More banks are ensuring that customers have full access to all available legal remedies.

More banks are ensuring that customers have full access to all available legal remedies.

But it’s not just the credit card companies that use these clauses. Pew finds that only 6% of the banks that were studied for all three Check & Balances reports didn’t use binding arbitration clauses.

Overall, the study finds that the percentage of banks requiring customers to waive their rights to a jury trial have declined, with 34% requiring the clauses in 2015, compared to 38% in 2013.

Additionally, some banks with arbitration clauses include an opt-out provision that gives customers the opportunity to retain their legal rights, typically by writing to the bank within a certain number of days after either the account is opened or the arbitration clause is added to the agreement.
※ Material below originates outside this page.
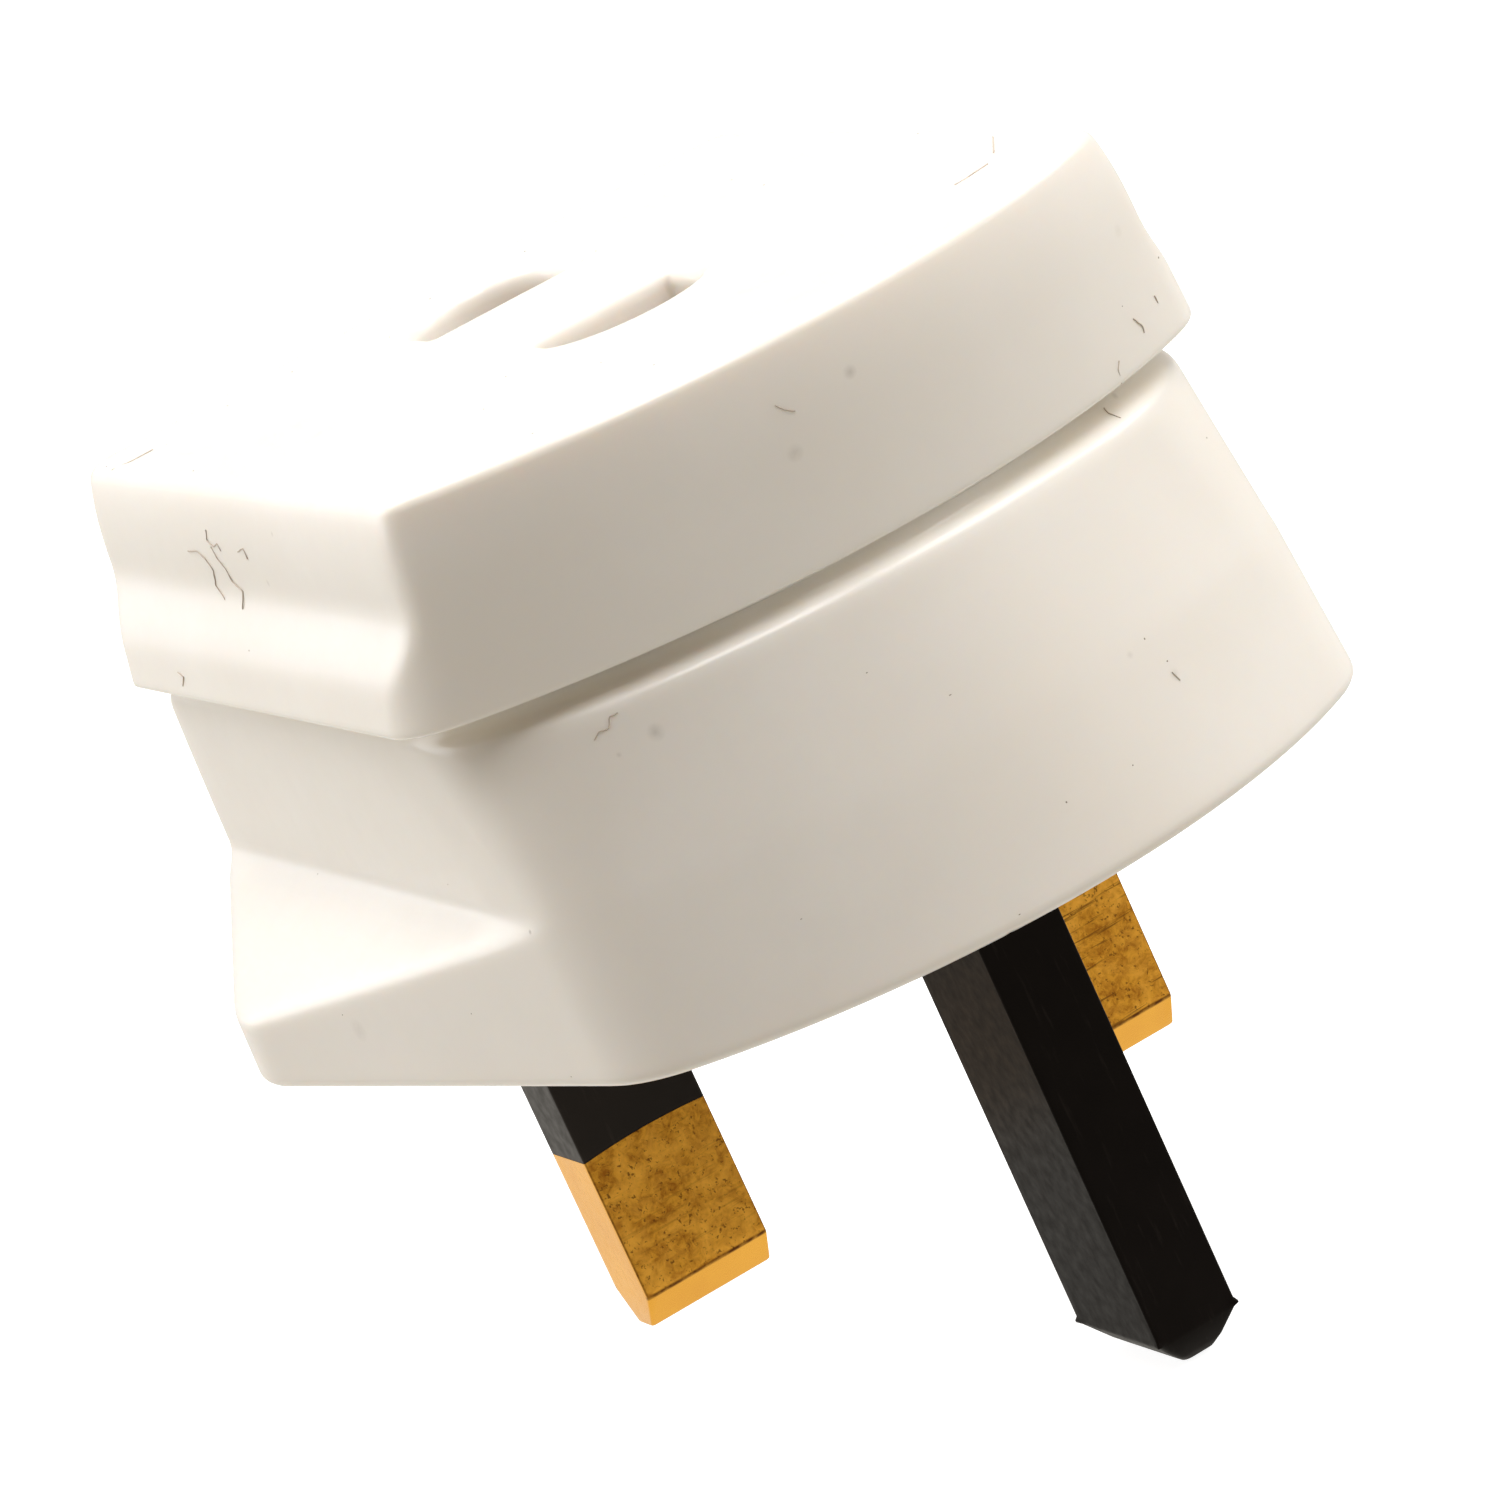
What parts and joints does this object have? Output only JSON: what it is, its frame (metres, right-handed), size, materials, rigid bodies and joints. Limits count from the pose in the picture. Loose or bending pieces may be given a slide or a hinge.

The median number of days prior to the opt-out expiring is 45.

Nearly 59% of banks surveyed during the three-year period offered the opt-out provision, while 62% surveyed in 2015 offered the option.

In all, four banks analyzed in 2015 met Pew’s best practices standards for dispute resolution.

While Pew maintains that many bank practices have improved since last year’s analysis, the study authors say the three-year results show that policymakers cannot wait for financial institutions to voluntarily adopt comprehensive practices ensuring that checking accounts are safe and transparent.

Pew provided the following policy recommendations to make checking accounts safer for consumers:

• Summarize key information about terms and fees in a concise, uniform format. 
• Provide account holders with clear, comprehensive terms and pricing information for all available overdraft options.
• Make overdraft penalty fees reasonable and proportional to the financial institution’s costs in providing the overdraft loan.
• Post deposits and withdrawals in a fully disclosed, objective, and neutral manner that does not maximize overdraft fees.
• Prohibit, in checking account agreements, pre-dispute mandatory binding arbitration clauses, which keep account holders from accessing courts to challenge unfair and deceptive practices or other legal violations.